Rev. Dr. Keir’s Malpeque

I held the minute book of Rev. Dr. John Keir’s church in my hands today. Very reverently. Which is fitting for a record of a man of faith who had such a huge influence on his community, the Island and the Maritimes.

Let me back up a bit. I’m researching the history of the community of Malpeque Bay. Rev. Dr. Keir served over 50 years as minister of Princetown Presbyterian Church, from 1808 to 1858. I’m holding in my hands the minute book of his congregation during his pastorate. This is old. This is exciting. I hadn’t expected to find any records from his time here.

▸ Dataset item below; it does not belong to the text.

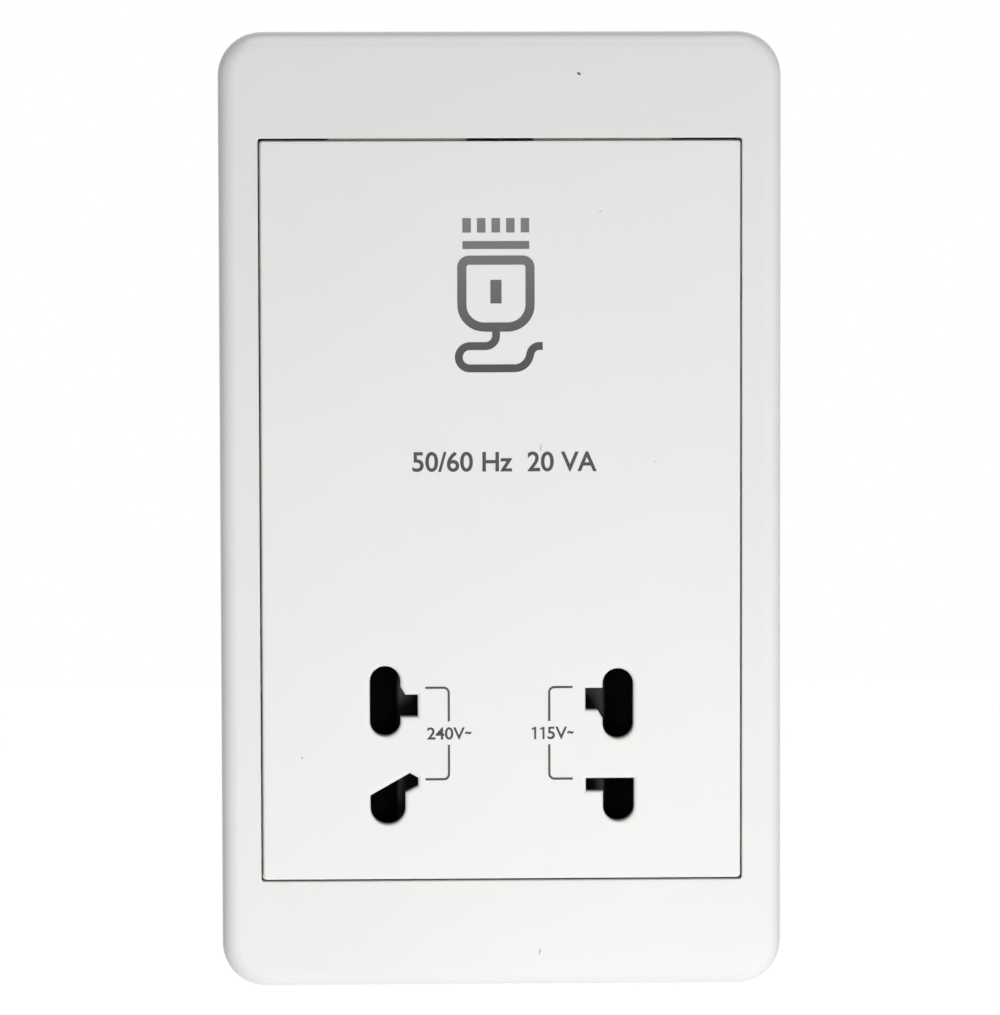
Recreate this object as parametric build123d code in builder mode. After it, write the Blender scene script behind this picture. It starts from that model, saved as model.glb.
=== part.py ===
from build123d import *
import os

# Dual voltage shaver socket outlet for a wall box.
# X runs to the right and Z up, as seen from the room. Y runs into the wall, and the wall face is Y = 0.
# Everything in front of the wall face has a negative Y. All sizes are in millimetres.

# Cover frame that clips over the mounting plate
frame_width = 86.0
frame_height = 146.4
frame_depth = 10.5
frame_corner_radius = 6.7
frame_front_radius = 2.6
frame_wall = 2.0
frame_face = 2.2
side_band = 6.1
end_band = 16.4
window_corner_radius = 0.4
window_edge_radius = 0.3
window_lip = 1.2
lip_clearance = 0.2
pry_width = 10.2

# Front panel with its apertures
panel_gap = 0.3
panel_top_gap = 0.45
panel_proud = 0.3
panel_thickness = 2.4
panel_corner_radius = 0.5
panel_edge_radius = 0.35
panel_rebate_depth = 1.6
panel_rebate_step = 0.15
skirt_wall = 1.2
panel_rib_wall = 0.9
panel_rib_height = 1.8
panel_rib_gap = 2.0
panel_rib_z = (8.0, 32.0)
boss_step_x = 2.0
boss_step_z = 1.3
boss_radius = 2.4
boss_floor = 1.0
rim_radius = 0.6

# Pin apertures. Their places are measured from the middle of the pair.
# The middle is this far from the panel's side edge.
socket_inset = 18.75

# Upper apertures: an upright slot for round pins with a side notch for flat ones
slot_240_z = 7.2
slot_115_z = 6.7
slot_width = 4.65
slot_length = 10.8
notch_reach = 2.65
notch_height = 3.4
notch_shift = 0.7
notch_chamfer_width = 0.75
notch_chamfer_height = 1.25

# Lower 240 V aperture: a round pin hole joined to a slot for an oblique flat pin
oblique_x = 0.38
oblique_z = -9.15
oblique_radius = 2.66
oblique_shoulder_z = -7.3
oblique_peak_x = 3.75
oblique_peak_z = -3.88
oblique_tip_x = 5.0
oblique_tip_high_z = -4.6
oblique_tip_low_z = -5.9
oblique_root_z = -6.9

# Lower 115 V aperture: a round pin hole joined to a slot for a level flat pin
level_x = 0.08
level_z = -9.1
level_radius = 2.36
level_top_z = -4.8
level_tip_x = -4.92
level_slot_height = 2.02

# Mounting plate
plate_thickness = 2.2
plate_clearance = 0.3
plate_opening_corner = 2.0
fixing_spacing = 120.6
fixing_hole_radius = 2.1
catch_x = 26.0
catch_width = 8.0
catch_post_wall = 1.6
catch_nib_height = 1.6
catch_rib = 0.9
catch_rib_height = 1.2
catch_grip = 0.5
catch_play = 0.1
stiffener_inset = 5.7
stiffener_length = 36.0
stiffener_height = 2.0
stiffener_wall = 1.2

# Rear housing that holds the transformer, stepped in below for the terminals
housing_inset = 4.5
housing_wall = 2.0
housing_corner_radius = 3.0
housing_step_gap = 6.0
housing_step_depth = 22.0
opening_relief = 0.3
flange_ear_x = 3.5
flange_ear_z = 3.2
flange_thickness = 2.5
flange_corner_radius = 4.0
vent_width = 2.4
vent_length = 20.0
vent_pitch = 6.0
vent_count = 5
ear_screw_radius = 1.45
ear_screw_head_radius = 2.9
ear_screw_head_height = 1.8
ear_screw_tip_gap = 0.7
screw_clearance = 0.3
pilot_clearance = 0.05
cross_slot_width = 0.8
cross_slot_depth = 0.9
cross_slot_share = 1.3
screw_crown_share = 0.7
screw_rim_share = 0.5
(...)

So why is Rev. Dr. Keir so special?

John Keir came as a Presbyterian missionary to British North America in 1808 and accepted the call of a settlement of Scottish Presbyterians on the eastern shore of Malpeque Bay. They had started settling there nearly 40 years previous, in 1770. Rev. Keir was the first Presbyterian minister ordained on PEI and he soon became a leader of the Presbyterian Church on the Island and in Nova Scotia. He was a professor of theology from 1844 to 1858 and awarded an honourary doctorate in divinity in 1852.

But he was more than a religious leader.

Rev. Dr. Keir was largely responsible for the health and prosperity of his community in the early 1800’s. An advocate for education, he set up a library for his parishioners and established the “Princetown Literary and Scientific Society,” the first on the Island. He was instrumental in founding the first school in Princetown, Fanning School, in 1822, and campaigned the colonial government in the 1830’s to have lands that were set aside for the use of the Church of England appropriated for the support of education in general on the Island. He was even president of the Princetown Agricultural Society.

He cared not only about the spiritual wellbeing of his congregation but about the material wellbeing of his community as well. If Rev. Dr. Keir had not accepted the call to Princetown, would Malpeque have become such a thriving community?

So I pray you’ll understand if I have a few goosebumps. I’m holding history in my hands.